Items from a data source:
□ □ □ □ □ □ □

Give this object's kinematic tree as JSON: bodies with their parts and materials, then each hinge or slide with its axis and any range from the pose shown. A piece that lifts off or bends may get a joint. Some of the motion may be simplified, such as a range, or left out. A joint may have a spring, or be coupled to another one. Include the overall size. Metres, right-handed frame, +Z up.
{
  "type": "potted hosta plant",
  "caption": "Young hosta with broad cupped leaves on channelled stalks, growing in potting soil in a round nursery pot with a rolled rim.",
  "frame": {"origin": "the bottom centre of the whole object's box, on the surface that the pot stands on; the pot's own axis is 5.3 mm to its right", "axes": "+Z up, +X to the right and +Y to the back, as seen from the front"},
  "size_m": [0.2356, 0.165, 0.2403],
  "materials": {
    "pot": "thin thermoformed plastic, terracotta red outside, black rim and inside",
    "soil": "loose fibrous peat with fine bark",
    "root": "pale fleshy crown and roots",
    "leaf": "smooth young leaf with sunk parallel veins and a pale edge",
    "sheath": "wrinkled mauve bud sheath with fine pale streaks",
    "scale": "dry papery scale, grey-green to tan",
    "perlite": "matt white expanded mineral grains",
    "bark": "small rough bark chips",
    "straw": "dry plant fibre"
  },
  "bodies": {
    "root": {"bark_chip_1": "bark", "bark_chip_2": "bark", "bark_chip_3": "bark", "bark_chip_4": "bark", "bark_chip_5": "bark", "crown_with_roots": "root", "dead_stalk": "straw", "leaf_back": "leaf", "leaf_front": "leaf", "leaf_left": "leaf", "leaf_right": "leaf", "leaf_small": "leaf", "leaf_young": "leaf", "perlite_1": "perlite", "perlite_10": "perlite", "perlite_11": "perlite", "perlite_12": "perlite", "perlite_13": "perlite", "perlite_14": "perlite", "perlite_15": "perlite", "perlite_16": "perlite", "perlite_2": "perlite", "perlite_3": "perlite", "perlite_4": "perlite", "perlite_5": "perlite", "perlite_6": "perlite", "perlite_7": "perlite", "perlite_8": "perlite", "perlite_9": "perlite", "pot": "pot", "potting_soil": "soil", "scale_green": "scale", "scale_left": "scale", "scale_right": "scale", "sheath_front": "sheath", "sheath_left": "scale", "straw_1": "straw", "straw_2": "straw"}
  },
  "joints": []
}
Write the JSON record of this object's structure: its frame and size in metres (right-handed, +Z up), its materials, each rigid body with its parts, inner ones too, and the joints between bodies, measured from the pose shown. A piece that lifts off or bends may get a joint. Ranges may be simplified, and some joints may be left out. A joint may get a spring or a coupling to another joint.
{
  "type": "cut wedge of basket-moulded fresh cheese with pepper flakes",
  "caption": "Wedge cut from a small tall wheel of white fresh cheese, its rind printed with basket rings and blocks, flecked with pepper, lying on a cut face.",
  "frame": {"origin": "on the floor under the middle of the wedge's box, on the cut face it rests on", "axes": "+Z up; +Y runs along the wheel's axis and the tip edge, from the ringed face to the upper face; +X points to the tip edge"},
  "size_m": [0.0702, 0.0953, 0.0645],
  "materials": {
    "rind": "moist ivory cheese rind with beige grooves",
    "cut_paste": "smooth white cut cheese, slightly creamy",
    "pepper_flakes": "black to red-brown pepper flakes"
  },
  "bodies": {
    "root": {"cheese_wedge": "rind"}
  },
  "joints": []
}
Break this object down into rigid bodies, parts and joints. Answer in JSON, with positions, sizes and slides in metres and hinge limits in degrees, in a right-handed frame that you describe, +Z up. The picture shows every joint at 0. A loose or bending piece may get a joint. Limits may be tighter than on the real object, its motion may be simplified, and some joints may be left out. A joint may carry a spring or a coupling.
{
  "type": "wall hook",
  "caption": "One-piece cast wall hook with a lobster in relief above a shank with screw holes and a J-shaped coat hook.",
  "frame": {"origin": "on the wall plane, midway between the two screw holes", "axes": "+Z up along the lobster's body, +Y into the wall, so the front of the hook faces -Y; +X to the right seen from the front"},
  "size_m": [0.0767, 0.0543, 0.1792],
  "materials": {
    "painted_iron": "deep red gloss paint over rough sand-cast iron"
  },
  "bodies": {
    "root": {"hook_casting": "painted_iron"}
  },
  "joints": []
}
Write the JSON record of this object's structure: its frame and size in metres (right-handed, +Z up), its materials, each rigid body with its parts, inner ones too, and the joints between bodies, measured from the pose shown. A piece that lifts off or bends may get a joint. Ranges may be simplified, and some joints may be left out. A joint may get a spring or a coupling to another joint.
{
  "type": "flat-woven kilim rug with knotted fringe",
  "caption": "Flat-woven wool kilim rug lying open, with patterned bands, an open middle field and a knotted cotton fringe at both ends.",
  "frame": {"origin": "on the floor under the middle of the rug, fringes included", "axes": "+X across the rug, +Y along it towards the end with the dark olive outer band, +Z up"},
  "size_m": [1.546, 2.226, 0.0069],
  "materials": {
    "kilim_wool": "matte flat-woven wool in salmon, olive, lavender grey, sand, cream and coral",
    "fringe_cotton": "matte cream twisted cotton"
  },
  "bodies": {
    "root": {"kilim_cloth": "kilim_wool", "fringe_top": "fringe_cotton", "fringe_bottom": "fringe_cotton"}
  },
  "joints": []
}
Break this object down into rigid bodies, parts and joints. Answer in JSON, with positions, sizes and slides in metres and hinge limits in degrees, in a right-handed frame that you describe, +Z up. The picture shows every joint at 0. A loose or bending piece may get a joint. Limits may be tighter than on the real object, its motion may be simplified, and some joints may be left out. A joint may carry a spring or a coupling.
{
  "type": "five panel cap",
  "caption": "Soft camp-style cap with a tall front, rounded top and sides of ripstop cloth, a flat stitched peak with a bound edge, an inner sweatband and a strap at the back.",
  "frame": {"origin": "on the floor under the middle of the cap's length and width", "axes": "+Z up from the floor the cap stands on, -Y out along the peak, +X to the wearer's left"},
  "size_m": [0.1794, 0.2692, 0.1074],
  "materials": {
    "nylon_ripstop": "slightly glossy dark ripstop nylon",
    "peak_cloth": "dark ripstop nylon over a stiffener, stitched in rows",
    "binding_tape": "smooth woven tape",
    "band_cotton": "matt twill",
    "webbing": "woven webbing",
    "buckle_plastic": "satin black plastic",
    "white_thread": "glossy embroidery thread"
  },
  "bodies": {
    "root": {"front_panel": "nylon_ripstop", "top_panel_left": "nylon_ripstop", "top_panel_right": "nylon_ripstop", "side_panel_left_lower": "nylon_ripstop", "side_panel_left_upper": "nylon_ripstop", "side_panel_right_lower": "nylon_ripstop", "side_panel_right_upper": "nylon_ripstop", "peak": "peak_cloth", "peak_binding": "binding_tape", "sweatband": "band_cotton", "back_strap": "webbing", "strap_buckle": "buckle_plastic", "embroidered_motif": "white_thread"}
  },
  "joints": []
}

□ □ □ □ □ □ □

Repeat the listing in full, keeping every line exactly as it is.

Give this object's kinematic tree as JSON: bodies with their parts and materials, then each hinge or slide with its axis and any range from the pose shown. A piece that lifts off or bends may get a joint. Some of the motion may be simplified, such as a range, or left out. A joint may have a spring, or be coupled to another one. Include the overall size. Metres, right-handed frame, +Z up.
{
  "type": "potted hosta plant",
  "caption": "Young hosta with broad cupped leaves on channelled stalks, growing in potting soil in a round nursery pot with a rolled rim.",
  "frame": {"origin": "the bottom centre of the whole object's box, on the surface that the pot stands on; the pot's own axis is 5.3 mm to its right", "axes": "+Z up, +X to the right and +Y to the back, as seen from the front"},
  "size_m": [0.2356, 0.165, 0.2403],
  "materials": {
    "pot": "thin thermoformed plastic, terracotta red outside, black rim and inside",
    "soil": "loose fibrous peat with fine bark",
    "root": "pale fleshy crown and roots",
    "leaf": "smooth young leaf with sunk parallel veins and a pale edge",
    "sheath": "wrinkled mauve bud sheath with fine pale streaks",
    "scale": "dry papery scale, grey-green to tan",
    "perlite": "matt white expanded mineral grains",
    "bark": "small rough bark chips",
    "straw": "dry plant fibre"
  },
  "bodies": {
    "root": {"bark_chip_1": "bark", "bark_chip_2": "bark", "bark_chip_3": "bark", "bark_chip_4": "bark", "bark_chip_5": "bark", "crown_with_roots": "root", "dead_stalk": "straw", "leaf_back": "leaf", "leaf_front": "leaf", "leaf_left": "leaf", "leaf_right": "leaf", "leaf_small": "leaf", "leaf_young": "leaf", "perlite_1": "perlite", "perlite_10": "perlite", "perlite_11": "perlite", "perlite_12": "perlite", "perlite_13": "perlite", "perlite_14": "perlite", "perlite_15": "perlite", "perlite_16": "perlite", "perlite_2": "perlite", "perlite_3": "perlite", "perlite_4": "perlite", "perlite_5": "perlite", "perlite_6": "perlite", "perlite_7": "perlite", "perlite_8": "perlite", "perlite_9": "perlite", "pot": "pot", "potting_soil": "soil", "scale_green": "scale", "scale_left": "scale", "scale_right": "scale", "sheath_front": "sheath", "sheath_left": "scale", "straw_1": "straw", "straw_2": "straw"}
  },
  "joints": []
}
Write the JSON record of this object's structure: its frame and size in metres (right-handed, +Z up), its materials, each rigid body with its parts, inner ones too, and the joints between bodies, measured from the pose shown. A piece that lifts off or bends may get a joint. Ranges may be simplified, and some joints may be left out. A joint may get a spring or a coupling to another joint.
{
  "type": "cut wedge of basket-moulded fresh cheese with pepper flakes",
  "caption": "Wedge cut from a small tall wheel of white fresh cheese, its rind printed with basket rings and blocks, flecked with pepper, lying on a cut face.",
  "frame": {"origin": "on the floor under the middle of the wedge's box, on the cut face it rests on", "axes": "+Z up; +Y runs along the wheel's axis and the tip edge, from the ringed face to the upper face; +X points to the tip edge"},
  "size_m": [0.0702, 0.0953, 0.0645],
  "materials": {
    "rind": "moist ivory cheese rind with beige grooves",
    "cut_paste": "smooth white cut cheese, slightly creamy",
    "pepper_flakes": "black to red-brown pepper flakes"
  },
  "bodies": {
    "root": {"cheese_wedge": "rind"}
  },
  "joints": []
}
Break this object down into rigid bodies, parts and joints. Answer in JSON, with positions, sizes and slides in metres and hinge limits in degrees, in a right-handed frame that you describe, +Z up. The picture shows every joint at 0. A loose or bending piece may get a joint. Limits may be tighter than on the real object, its motion may be simplified, and some joints may be left out. A joint may carry a spring or a coupling.
{
  "type": "wall hook",
  "caption": "One-piece cast wall hook with a lobster in relief above a shank with screw holes and a J-shaped coat hook.",
  "frame": {"origin": "on the wall plane, midway between the two screw holes", "axes": "+Z up along the lobster's body, +Y into the wall, so the front of the hook faces -Y; +X to the right seen from the front"},
  "size_m": [0.0767, 0.0543, 0.1792],
  "materials": {
    "painted_iron": "deep red gloss paint over rough sand-cast iron"
  },
  "bodies": {
    "root": {"hook_casting": "painted_iron"}
  },
  "joints": []
}
Write the JSON record of this object's structure: its frame and size in metres (right-handed, +Z up), its materials, each rigid body with its parts, inner ones too, and the joints between bodies, measured from the pose shown. A piece that lifts off or bends may get a joint. Ranges may be simplified, and some joints may be left out. A joint may get a spring or a coupling to another joint.
{
  "type": "flat-woven kilim rug with knotted fringe",
  "caption": "Flat-woven wool kilim rug lying open, with patterned bands, an open middle field and a knotted cotton fringe at both ends.",
  "frame": {"origin": "on the floor under the middle of the rug, fringes included", "axes": "+X across the rug, +Y along it towards the end with the dark olive outer band, +Z up"},
  "size_m": [1.546, 2.226, 0.0069],
  "materials": {
    "kilim_wool": "matte flat-woven wool in salmon, olive, lavender grey, sand, cream and coral",
    "fringe_cotton": "matte cream twisted cotton"
  },
  "bodies": {
    "root": {"kilim_cloth": "kilim_wool", "fringe_top": "fringe_cotton", "fringe_bottom": "fringe_cotton"}
  },
  "joints": []
}
Break this object down into rigid bodies, parts and joints. Answer in JSON, with positions, sizes and slides in metres and hinge limits in degrees, in a right-handed frame that you describe, +Z up. The picture shows every joint at 0. A loose or bending piece may get a joint. Limits may be tighter than on the real object, its motion may be simplified, and some joints may be left out. A joint may carry a spring or a coupling.
{
  "type": "five panel cap",
  "caption": "Soft camp-style cap with a tall front, rounded top and sides of ripstop cloth, a flat stitched peak with a bound edge, an inner sweatband and a strap at the back.",
  "frame": {"origin": "on the floor under the middle of the cap's length and width", "axes": "+Z up from the floor the cap stands on, -Y out along the peak, +X to the wearer's left"},
  "size_m": [0.1794, 0.2692, 0.1074],
  "materials": {
    "nylon_ripstop": "slightly glossy dark ripstop nylon",
    "peak_cloth": "dark ripstop nylon over a stiffener, stitched in rows",
    "binding_tape": "smooth woven tape",
    "band_cotton": "matt twill",
    "webbing": "woven webbing",
    "buckle_plastic": "satin black plastic",
    "white_thread": "glossy embroidery thread"
  },
  "bodies": {
    "root": {"front_panel": "nylon_ripstop", "top_panel_left": "nylon_ripstop", "top_panel_right": "nylon_ripstop", "side_panel_left_lower": "nylon_ripstop", "side_panel_left_upper": "nylon_ripstop", "side_panel_right_lower": "nylon_ripstop", "side_panel_right_upper": "nylon_ripstop", "peak": "peak_cloth", "peak_binding": "binding_tape", "sweatband": "band_cotton", "back_strap": "webbing", "strap_buckle": "buckle_plastic", "embroidered_motif": "white_thread"}
  },
  "joints": []
}